Hence, we can keep deleting zero indegree vertices in each round and simualte the exchanges. But what happens when there are no zero indegree vertices? Can we say for sure that the next round will be stable?

Notice that the outdegree of each vertex is equal to one. Therefore, if each vertex has indegree >= 1, it means that it’d receive exactly 1 plushie from the outside (since it cannot receive more than 1). However, it also has to transer exactly 1 plushie outside, because it’s outdegree is 1.

Therefore, it receives 1 plushie and gives 1 plushie. Hence, the plushie count of each vertex won’t change. Therefore, the game is now stable.

The 3 loops might confuse you into thinking that the time complexity is O(n^3), but it is actually O(V + E).
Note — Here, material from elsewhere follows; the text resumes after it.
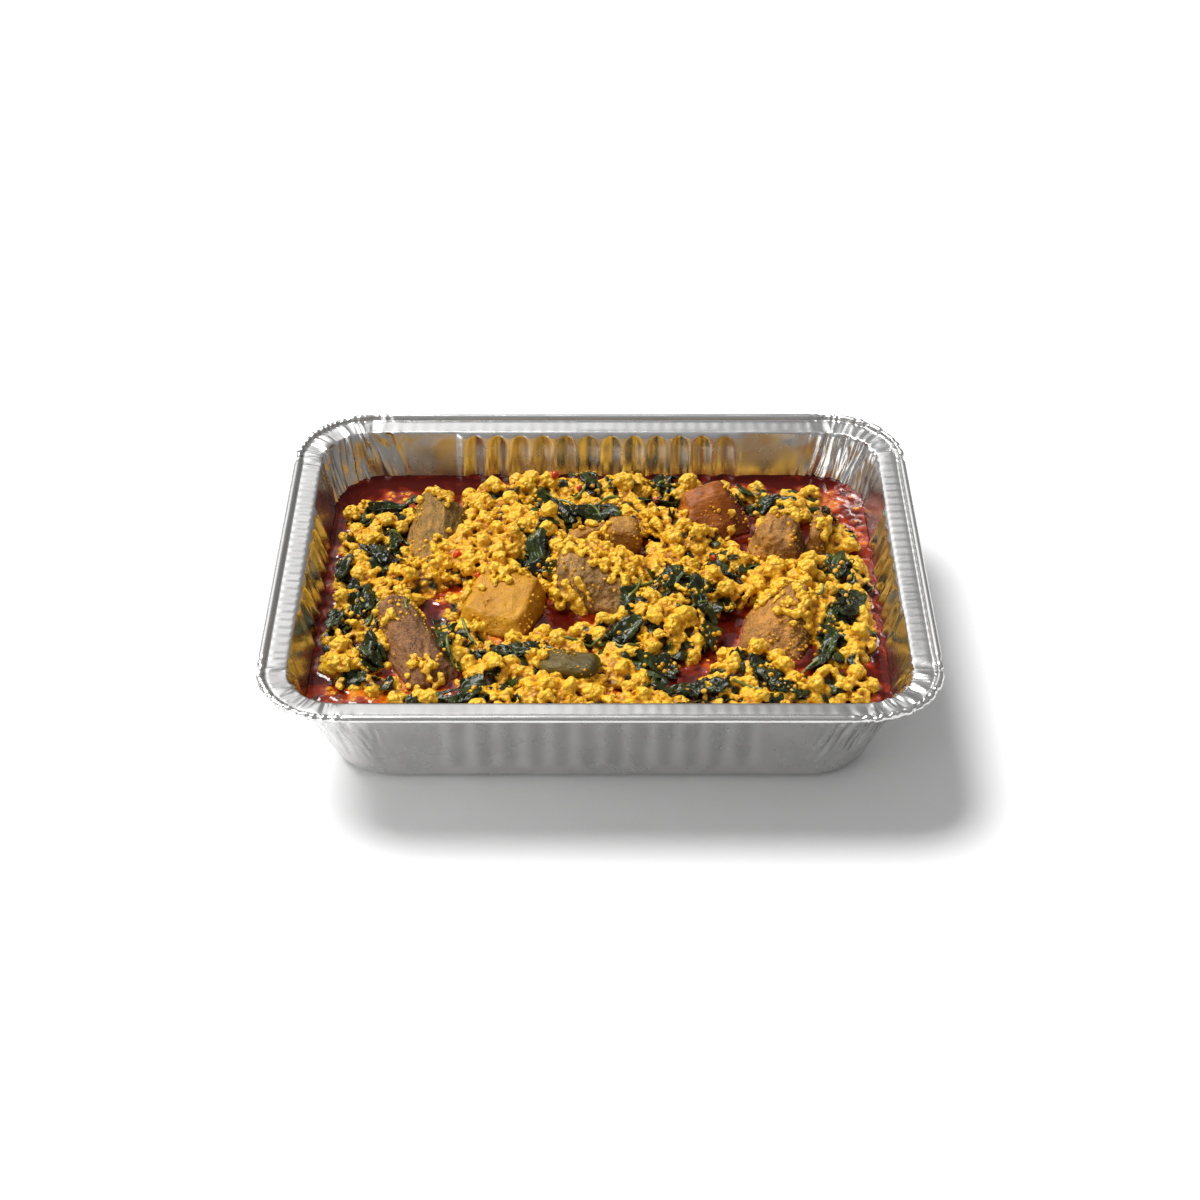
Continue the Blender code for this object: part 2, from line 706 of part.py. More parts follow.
def make_leaf(number, form, tree, collection, finish):
    """A cooked leaf: a thin wavy sheet that lies over what is under it."""
    x, y, length, width, turn = form
    along, across = 5, 3 if width > 10 else 2
    shape = bmesh.new()
    place = Matrix.Translation((x, y, 0)) @ Matrix.Rotation(math.radians(turn), 4, "Z")
    rows = []
    for i in range(along):
        u = 2 * i / (along - 1) - 1
        half = width / 2 * (0.28 + 0.72 * math.sqrt(max(0.0, 1 - u * u)))
        bend = 0.12 * length * math.sin(2.2 * u + number)
        row = []
        for j in range(across):
            w = 2 * j / (across - 1) - 1
            point = place @ Vector((u * length / 2, w * half + bend, 0))
            wave = 0.7 * math.sin(3.1 * u + 2.0 * w + number) + 0.7
            point.z = surface_level(point.x, point.y, tree, 2.2) + 0.75 + wave
            row.append(shape.verts.new(point))
        rows.append(row)
    for low, high in zip(rows, rows[1:]):
        for j in range(across - 1):
            shape.faces.new((low[j], high[j], high[j + 1], low[j + 1]))
    bmesh.ops.recalc_face_normals(shape, faces=shape.faces)
    bmesh.ops.triangulate(shape, faces=shape.faces)
    name = f"leaf_{number:02d}"
    leaf = add_object(name, mesh_from(shape, name), collection, finish)
    skin = leaf.modifiers.new("leaf", "SOLIDIFY")
    skin.thickness = 0.7 * MM
    skin.offset = 0.0
    apply_modifiers(leaf)
    for step in range(8):
        own = tree_of([leaf])
        if not own.overlap(tree):
            break
        leaf.data.transform(Matrix.Translation((0, 0, 0.4 * MM)))
    return leaf


def make_leaves(under, collection):
    """Every leaf, each laid over the heaps, the meat and the leaves before it."""
    finish = material("leaf_green", (0.02, 0.05, 0.012), 0.3)
    made = []
    for number, form in enumerate(LEAVES, 1):
        tree = tree_of(under + made)
        made.append(make_leaf(number, form, tree, collection, finish))
    return made


def main():
    """Builds the whole part."""
    noise.seed_set(SEED)
    for made in list(bpy.data.objects):
        bpy.data.objects.remove(made)
    parts = bpy.data.collections.new("foil_tray_meal")
    tools = bpy.data.collections.new("cutters")
    for collection in (parts, tools):
        bpy.context.scene.collection.children.link(collection)
    make_pan(parts)
    make_stew(parts)
    meats = make_meats(parts, tools)
    core = make_core(parts, tools)
    leaves = make_leaves([core] + meats, parts)
    fuse_curds(core, meats + leaves, tools)
    cut_round_meat(core, meats, tools)
    make_heaps(core, parts, material("seed_curd", (0.72, 0.40, 0.03), 0.5))


main()
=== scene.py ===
"""A foil tray meal: a pressed foil tray of seed curd stew with meat and leaves in red oil.

Sizes are in millimetres unless a line says otherwise, and become metres as a mesh is made.
"""

import math

import bmesh
import bpy
import numpy as np
from bpy.props import FloatProperty, FloatVectorProperty, IntProperty, PointerProperty
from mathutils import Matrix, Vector, geometry
from mathutils.bvhtree import BVHTree
from mathutils.kdtree import KDTree


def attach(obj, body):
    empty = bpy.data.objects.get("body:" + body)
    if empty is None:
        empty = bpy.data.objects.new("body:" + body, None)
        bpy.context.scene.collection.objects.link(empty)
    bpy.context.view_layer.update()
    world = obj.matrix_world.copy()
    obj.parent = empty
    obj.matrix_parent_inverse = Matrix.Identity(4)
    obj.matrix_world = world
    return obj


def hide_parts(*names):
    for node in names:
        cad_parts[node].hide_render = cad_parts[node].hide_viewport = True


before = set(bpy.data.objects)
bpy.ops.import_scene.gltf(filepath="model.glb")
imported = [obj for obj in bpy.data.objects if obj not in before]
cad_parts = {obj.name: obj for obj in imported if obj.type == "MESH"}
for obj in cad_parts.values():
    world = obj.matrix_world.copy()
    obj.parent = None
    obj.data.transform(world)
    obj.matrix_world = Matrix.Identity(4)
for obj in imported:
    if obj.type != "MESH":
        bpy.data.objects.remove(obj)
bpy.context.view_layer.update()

bl_info = {
    "name": "Foil Tray Meal",
    "version": (1, 0, 0),
    "blender": (4, 5, 0),
    "location": "3D View > Sidebar > Tray Meal",
    "description": "Builds a foil tray of seed curd stew with meat and leaves",
    "category": "Add Mesh",
}

MM = 0.001

# The tray's form, as the solids have it.
RIM = (162.0, 132.0)
RIM_TOP = 64.5
BASE = (130.0, 98.8)
DRAFT = 0.29
FOLD_Z = 61.0
FOLD_CORNER = 26.2
BASE_CORNER = 31.0
RIM_CORNER = 40.5
FILLET = 8.5
BEAD = 2.0
PITCH = 12.3
GROOVES = (12, 7)
STEW_LEVEL = 37.0

HEAPS = sorted(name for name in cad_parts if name.startswith("egusi_heap"))
LEAVES = sorted(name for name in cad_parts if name.startswith("leaf_"))
MEATS = sorted(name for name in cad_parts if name.startswith("meat_"))


# Sizes and colours


class TrayProperties(bpy.types.PropertyGroup):
    """The foil tray."""

    sheet: FloatProperty(name="Sheet", description="Thickness, in millimetres", default=0.3, min=0.1)
    rib_depth: FloatProperty(name="Rib depth", description="Ridge to groove, in millimetres", default=2.0)
    rib_top: FloatProperty(name="Rib top", description="Arched ends' level, in millimetres", default=59.8)
    rib_foot: FloatProperty(name="Rib foot", description="Lower ends' level, in millimetres", default=9.5)
    pleat_depth: FloatProperty(name="Pleat depth", description="Corner pleats, in millimetres", default=1.7)
    crimp_depth: FloatProperty(name="Crimp depth", description="Rim crimps, in millimetres", default=1.3)
    colour: FloatVectorProperty(name="Foil", description="Colour of the foil", subtype="COLOR", size=3,
                                default=(0.705, 0.70, 0.69), min=0, max=1)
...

Consider any vertex v. We will only encounter it once inside the while loop, and we will traverse all its children only once. After that, this vertex is forever deleted.

Therefore, the net work that we are doing for each vertex is traversing all its children. This work cannot be more than the number of edges in the graph.

Followup : Using the above technique (which is almost same as Topological Sort, how do you determine if a graph has cycles?)

Code

Warning : I’ve not solved the hard version yet, I’m just thinking out loud.

Why will the same approach not work for the hard version? It’s because an indegree zero vertex might have a lot of plushies and cannot be immediately deleted.

Although I haven’t solved the hard version yet, I’m thinking we could maintain a priority queue instead of a normal queue, and everytime we encounter an indegree zero vertex with plushie count p, we say that it’d be deleted in round current + p. And everytime a vertex gets deleted, the plushie count of its children increases by 1.